Current Issue #488

Review: Beep

Review: Beep

Forget Star Wars’ BB-8 or Pixar’s WALL-E, Beep is the most endearing robot of them all. Her adventure in Windmill Theatre Co’s new young children’s production Beep is a joyous celebration of friendship and acceptance.

All is well in Mort’s tree-top village. Every morning the cute creatures wake to start their day in their beautiful home world. Some go to school, some to work while others, including Mort and his sister Pop, frolic the day away chasing furry little critters while enjoying delicious Molly Melons. Life is good until an unexpected visitor disrupts Mort and the curious creatures of his world.

beep-theatre-windmill-adelaide-review

The visitor is a robot, Beep, a mechanical outsider who lands in this natural wonderland to escape her now uninhabitable home. While the other creatures of the village are afraid of this strange-looking visitor, Mort’s curiosity gets the better of him as he engages with the recent arrival.
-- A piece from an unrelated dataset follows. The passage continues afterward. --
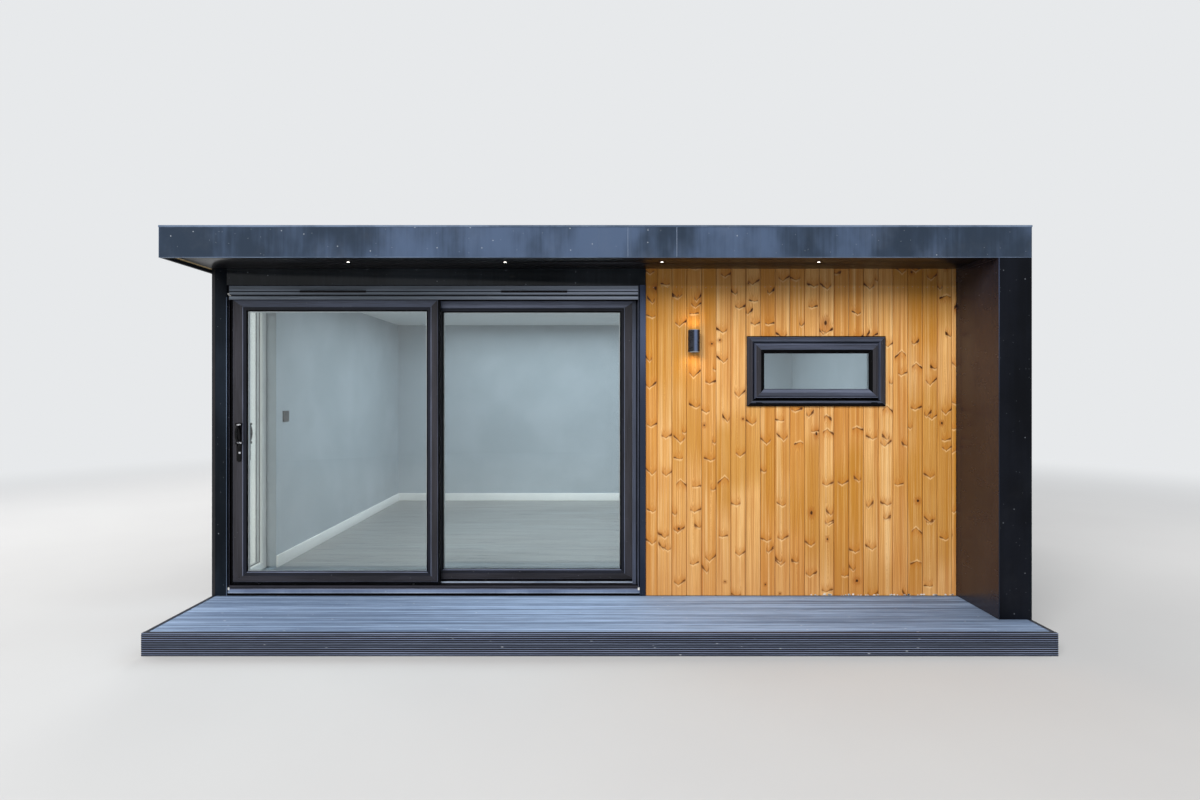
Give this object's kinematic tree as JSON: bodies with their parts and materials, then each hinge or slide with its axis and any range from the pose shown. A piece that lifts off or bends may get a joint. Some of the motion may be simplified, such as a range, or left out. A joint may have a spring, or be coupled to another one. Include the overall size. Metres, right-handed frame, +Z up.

Made by the creators of Windmill’s internationally successful shows Grug and Grug’s Rainbow (based on the books by Ted Prior), Beep is an original show written by The Border Project’s Katherine Fyffe who collaborated with director Sam Haren (Sandpit, The Border Project) and Windmill’s in-house designer Jonathon Oxlade. It is a beautifully designed world, as the bright teal of the tree village and the surrounds are the perfect base for the Jim Henson-like puppet critters that pop out of the tree and the ground. The three actors and puppeteers — Antoine Jelk, Ezra Juanta and Kialea-Nadine Williams — engage the young audience with verve and wit.
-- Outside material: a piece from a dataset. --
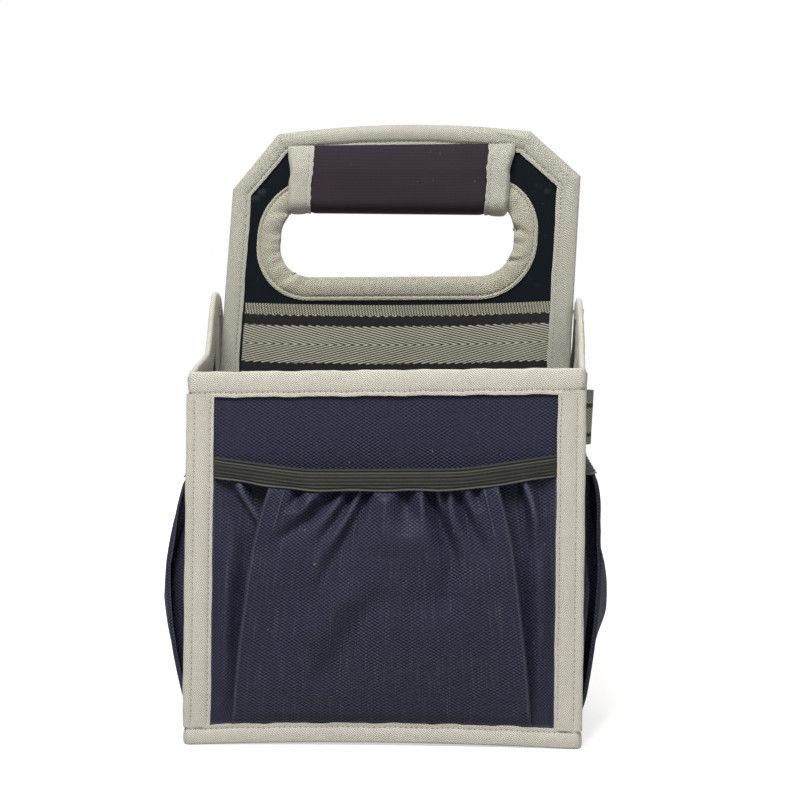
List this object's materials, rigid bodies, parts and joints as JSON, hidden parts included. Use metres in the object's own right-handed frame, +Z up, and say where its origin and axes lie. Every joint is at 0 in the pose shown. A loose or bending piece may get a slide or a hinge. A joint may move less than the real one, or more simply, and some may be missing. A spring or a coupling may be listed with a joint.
{
  "type": "garden tool bag",
  "caption": "Open-topped rectangular fabric tote with a stiff centre divider rising into a padded hand grip, gathered elastic-topped pockets outside and a webbing tool loop.",
  "frame": {"origin": "middle of the base, on the ground", "axes": "+Z up, front pocket towards -Y, tool loop on the +X side, divider in the plane Y = 0"},
  "size_m": [0.2594, 0.2004, 0.356],
  "materials": {
    "coated_cloth": "PVC-coated woven polyester, navy, fine staggered open weave, slight sheen",
    "binding_tape": "herringbone twill polyester binding tape, light warm grey, matt",
    "divider_plastic": "smooth coated board, near-black navy, satin",
    "base_plastic": "polypropylene stiffener sheet, dark grey",
    "grip_foam": "closed-cell foam, dark grey",
    "grip_knit": "fine knitted fabric, dark plum-black, matt",
    "striped_webbing": "heavy herringbone webbing, sand grey with two black stripes",
    "elastic_band": "ribbed folded elastic, olive-black, matt",
    "thread": "polyester sewing thread, light grey"
  },
  "bodies": {
    "bag": {"base_panel": "coated_cloth", "base_board": "base_plastic", "base_lining": "coated_cloth", "front_panel": "coated_cloth", "back_panel": "coated_cloth", "left_panel": "coated_cloth", "right_panel": "coated_cloth", "base_binding": "binding_tape", "rim_binding_front": "binding_tape", "rim_binding_back": "binding_tape", "corner_binding_front_left": "binding_tape", "corner_binding_front_right": "binding_tape", "corner_binding_back_left": "binding_tape", "corner_binding_back_right": "binding_tape", "divider_board": "divider_plastic", "divider_edge_binding": "binding_tape", "hand_hole_binding": "binding_tape", "divider_webbing_front": "striped_webbing", "divider_webbing_back": "striped_webbing", "divider_wall_tape_left": "binding_tape", "divider_wall_tape_right": "binding_tape", "grip_pad": "grip_foam", "grip_cover": "grip_knit", "grip_end_tape_left": "binding_tape", "grip_end_tape_right": "binding_tape", "tool_loop": "striped_webbing", "tool_loop_bar_tacks": "thread", "front_pocket_bellows": "coated_cloth", "back_pocket_bellows": "coated_cloth", "left_pocket_bellows": "coated_cloth", "right_pocket_bellows": "coated_cloth"},
    "front_pocket": {"front_pocket_face": "coated_cloth", "front_pocket_elastic": "elastic_band"},
    "back_pocket": {"back_pocket_face": "coated_cloth", "back_pocket_elastic": "elastic_band"},
    "left_pocket": {"left_pocket_face": "coated_cloth", "left_pocket_elastic": "elastic_band"},
    "right_pocket": {"right_pocket_face": "coated_cloth", "right_pocket_elastic": "elastic_band"}
  },
  "joints": [
    {"name": "front_pocket_opening", "type": "hinge", "parent": "bag", "child": "front_pocket", "pos_m": [0, -0.0851, 0.0123], "axis": [1, 0, 0], "range_deg": [0, 8], "stiffness_Nm_per_rad": 1.5, "deforming": ["front_pocket_bellows", "front_pocket_elastic"]},
    {"name": "back_pocket_opening", "type": "hinge", "parent": "bag", "child": "back_pocket", "pos_m": [0, 0.0851, 0.0123], "axis": [-1, 0, 0], "range_deg": [0, 8], "stiffness_Nm_per_rad": 1.5, "deforming": ["back_pocket_bellows", "back_pocket_elastic"]},
    {"name": "left_pocket_opening", "type": "hinge", "parent": "bag", "child": "left_pocket", "pos_m": [-0.1091, 0, 0.0123], "axis": [0, -1, 0], "range_deg": [0, 8], "stiffness_Nm_per_rad": 1.5, "deforming": ["left_pocket_bellows", "left_pocket_elastic"]},
    {"name": "right_pocket_opening", "type": "hinge", "parent": "bag", "child": "right_pocket", "pos_m": [0.1091, 0, 0.0123], "axis": [0, 1, 0], "range_deg": [0, 8], "stiffness_Nm_per_rad": 1.5, "deforming": ["right_pocket_bellows", "right_pocket_elastic"]}
  ]
}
beep-theatre-windmill-adelaide-review

Mort, who looks like a cross between Grug and Guardians of the Galaxy’s Baby Groot, might not say much aside from ‘Mort’ but he is a loveable happy-go-lucky fellow. His friendship with Beep, a fantastically designed 1950s box-like robot that beeps, buzzes and lights up, is one that will warm the hearts of adults as well as young children, who are engaged by the humble, joyous journey and ingenious slices of audience interaction.

Beep is another success for Adelaide’s Windmill Theatre Co. With the announcement of Windmill’s new arm Windmill Pictures, they have laid the groundwork for Beep to have many more adventures on stage and in other mediums. This tale of accepting recent arrivals is simple, clever and pretty darn adorable.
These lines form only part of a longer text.